画質を重視するなら光学ズーム: デジタルズームは画質が劣化するため、高画質を求める場合は避ける。
予算: ズーム機能やレンズシフト機能が充実していると価格は高くなる傾向がある。


プロジェクター


まとめ

プロジェクターの性能を見る場合、ルーメンが重要であることは間違いありません。

ただ、amazonでよく見るようなプロジェクターは、10000ルーメンを越えているのに1万円ちょっとというような製品が多く並びます。
対してエプソンのような業務用を謳っている製品をみると業務用にもかかわらず数字上は4000ルーメンくらいしかないものの値段は10万円を超えているものがほとんどです。

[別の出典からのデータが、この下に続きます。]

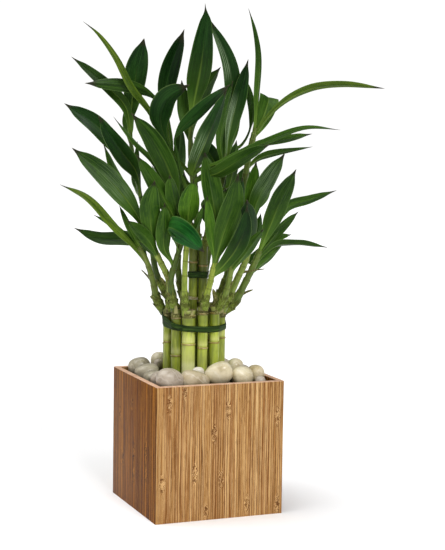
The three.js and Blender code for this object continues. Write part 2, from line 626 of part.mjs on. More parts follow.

エプソンの方が、ルーメンだけみると性能が劣ってるように見えますが、ルーメンだけでなく、投影技術や光源、レンズの性能など、ルーメン以外の要素もかなり大きく左右されており、使った感じ、誰が使っても明らかなレベルでエプソンの物の方が綺麗に描写されます。

もちろん、サポート体制やメンテナンスのしやすさの部分もあると思いますが、大きなホールやプロジェクションマッピングに使われているエプソン製品だと、ルーメンだけみると16000ですが、他の要素もかなり高く、値段も400万前後します。

上に挙げた7つの要素に加えレンズの品質や表示素子の技術など多くの要素で描写されるので、ルーメンだけでなくどれが自分の目的に合っているかしっかり判断することが大事です。